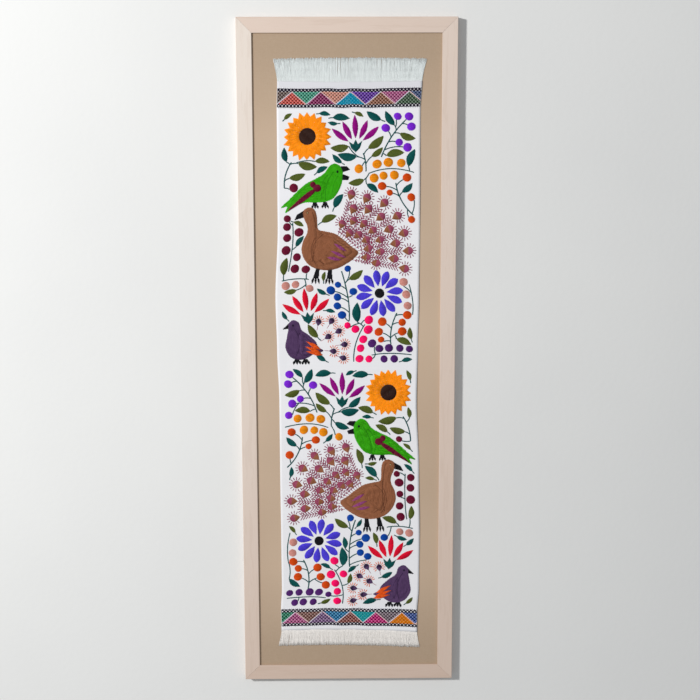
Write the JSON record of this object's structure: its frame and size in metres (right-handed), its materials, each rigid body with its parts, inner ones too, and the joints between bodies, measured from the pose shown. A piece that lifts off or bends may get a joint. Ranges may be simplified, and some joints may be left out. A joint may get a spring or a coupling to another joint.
{
  "type": "embroidered wall hanging in a wooden frame",
  "caption": "Long fringed cotton cloth with satin-stitched birds, flowers and leaves, mounted flat on a tan board in a plain pale wooden frame that leans or hangs on a wall.",
  "frame": {"origin": "middle of the frame's flat back, which the part lies on", "axes": "+X across the frame to the viewer's right, +Y along it towards the hanging's top, +Z out of the face"},
  "size_m": [0.64, 2, 0.03],
  "materials": {
    "cotton_cloth": "matt handwoven white cotton",
    "cotton_fringe": "matt combed white cotton yarn",
    "embroidery_thread": "soft-sheen cotton embroidery thread in many colours",
    "board_covering": "matt tan covering on a board",
    "frame_wood": "smooth pale limed wood"
  },
  "bodies": {
    "root": {"cloth": "cotton_cloth", "fringe_top": "cotton_fringe", "fringe_bottom": "cotton_fringe", "mounting_board": "board_covering", "rail_bottom": "frame_wood", "rail_top": "frame_wood", "rail_left": "frame_wood", "rail_right": "frame_wood"}
  },
  "joints": []
}
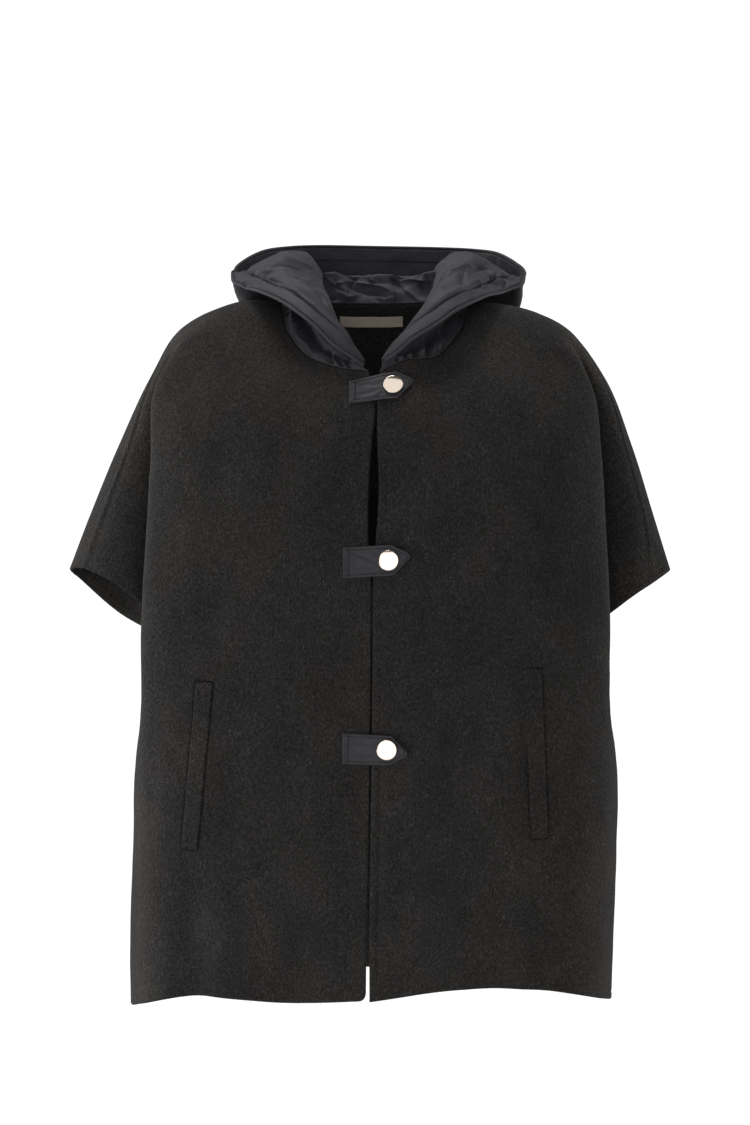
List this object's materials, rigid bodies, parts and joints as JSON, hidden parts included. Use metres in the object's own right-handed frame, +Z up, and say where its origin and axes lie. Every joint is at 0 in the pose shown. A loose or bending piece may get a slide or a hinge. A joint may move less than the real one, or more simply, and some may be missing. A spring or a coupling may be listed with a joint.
{
  "type": "hooded poncho",
  "caption": "Boxy hip-length wool poncho with short sleeves cut in one, a folded-down nylon hood, snapped front tabs and slanted welt pockets.",
  "frame": {"origin": "the middle of the neck opening at shoulder height, where a hanger or shoulders hold the garment up", "axes": "+Z up from hem to hood, -Y out of the front, the wearer's right side at -X"},
  "size_m": [0.6506, 0.3026, 0.8385],
  "materials": {
    "wool": "brushed double-faced wool, near black, matt with a soft nap",
    "nylon": "crisp papery nylon, dark slate grey, low sheen",
    "pale_gold": "polished pale gold",
    "stud_metal": "satin pale gold",
    "tape": "woven tape, beige, bare"
  },
  "bodies": {
    "root": {"front_right": "wool", "front_left": "wool", "back": "wool", "hood_right": "nylon", "hood_left": "nylon", "hood_centre": "nylon", "hood_band": "nylon", "pocket_welt_right": "wool", "pocket_welt_left": "wool", "tab_top": "nylon", "snap_cap_top": "pale_gold", "snap_stud_top": "stud_metal", "tab_middle": "nylon", "snap_cap_middle": "pale_gold", "snap_stud_middle": "stud_metal", "tab_bottom": "nylon", "snap_cap_bottom": "pale_gold", "snap_stud_bottom": "stud_metal", "label": "tape"}
  },
  "joints": []
}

■ ■ ■

*WHAT NEEDS TO BE DONE*
The records above must be repeated exactly, every one of them.

*PROBLEM SOLUTION*
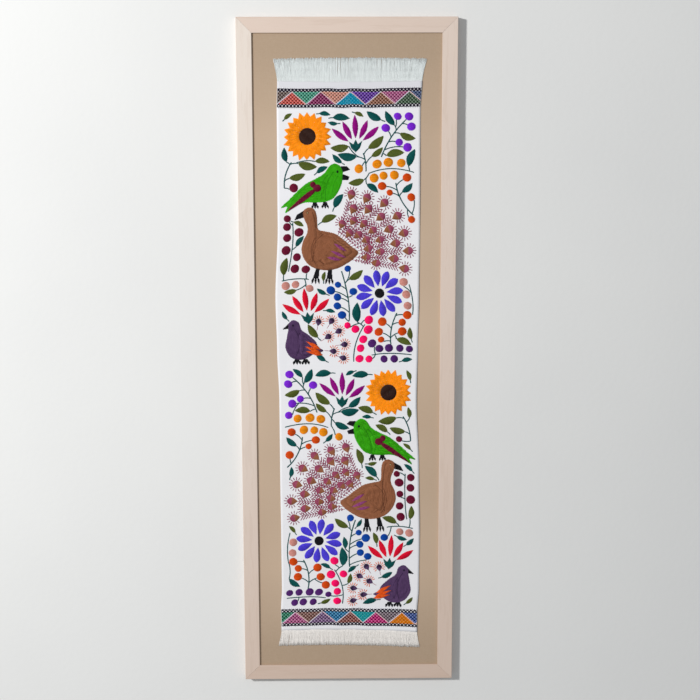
Write the JSON record of this object's structure: its frame and size in metres (right-handed), its materials, each rigid body with its parts, inner ones too, and the joints between bodies, measured from the pose shown. A piece that lifts off or bends may get a joint. Ranges may be simplified, and some joints may be left out. A joint may get a spring or a coupling to another joint.
{
  "type": "embroidered wall hanging in a wooden frame",
  "caption": "Long fringed cotton cloth with satin-stitched birds, flowers and leaves, mounted flat on a tan board in a plain pale wooden frame that leans or hangs on a wall.",
  "frame": {"origin": "middle of the frame's flat back, which the part lies on", "axes": "+X across the frame to the viewer's right, +Y along it towards the hanging's top, +Z out of the face"},
  "size_m": [0.64, 2, 0.03],
  "materials": {
    "cotton_cloth": "matt handwoven white cotton",
    "cotton_fringe": "matt combed white cotton yarn",
    "embroidery_thread": "soft-sheen cotton embroidery thread in many colours",
    "board_covering": "matt tan covering on a board",
    "frame_wood": "smooth pale limed wood"
  },
  "bodies": {
    "root": {"cloth": "cotton_cloth", "fringe_top": "cotton_fringe", "fringe_bottom": "cotton_fringe", "mounting_board": "board_covering", "rail_bottom": "frame_wood", "rail_top": "frame_wood", "rail_left": "frame_wood", "rail_right": "frame_wood"}
  },
  "joints": []
}
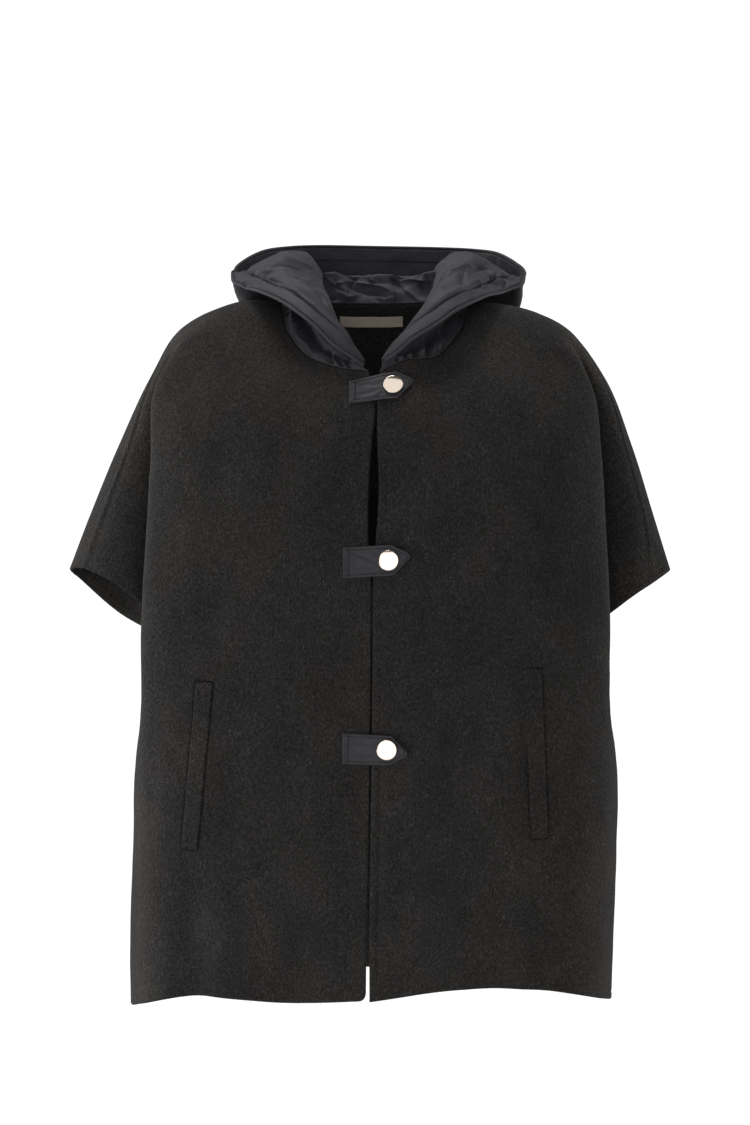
List this object's materials, rigid bodies, parts and joints as JSON, hidden parts included. Use metres in the object's own right-handed frame, +Z up, and say where its origin and axes lie. Every joint is at 0 in the pose shown. A loose or bending piece may get a slide or a hinge. A joint may move less than the real one, or more simply, and some may be missing. A spring or a coupling may be listed with a joint.
{
  "type": "hooded poncho",
  "caption": "Boxy hip-length wool poncho with short sleeves cut in one, a folded-down nylon hood, snapped front tabs and slanted welt pockets.",
  "frame": {"origin": "the middle of the neck opening at shoulder height, where a hanger or shoulders hold the garment up", "axes": "+Z up from hem to hood, -Y out of the front, the wearer's right side at -X"},
  "size_m": [0.6506, 0.3026, 0.8385],
  "materials": {
    "wool": "brushed double-faced wool, near black, matt with a soft nap",
    "nylon": "crisp papery nylon, dark slate grey, low sheen",
    "pale_gold": "polished pale gold",
    "stud_metal": "satin pale gold",
    "tape": "woven tape, beige, bare"
  },
  "bodies": {
    "root": {"front_right": "wool", "front_left": "wool", "back": "wool", "hood_right": "nylon", "hood_left": "nylon", "hood_centre": "nylon", "hood_band": "nylon", "pocket_welt_right": "wool", "pocket_welt_left": "wool", "tab_top": "nylon", "snap_cap_top": "pale_gold", "snap_stud_top": "stud_metal", "tab_middle": "nylon", "snap_cap_middle": "pale_gold", "snap_stud_middle": "stud_metal", "tab_bottom": "nylon", "snap_cap_bottom": "pale_gold", "snap_stud_bottom": "stud_metal", "label": "tape"}
  },
  "joints": []
}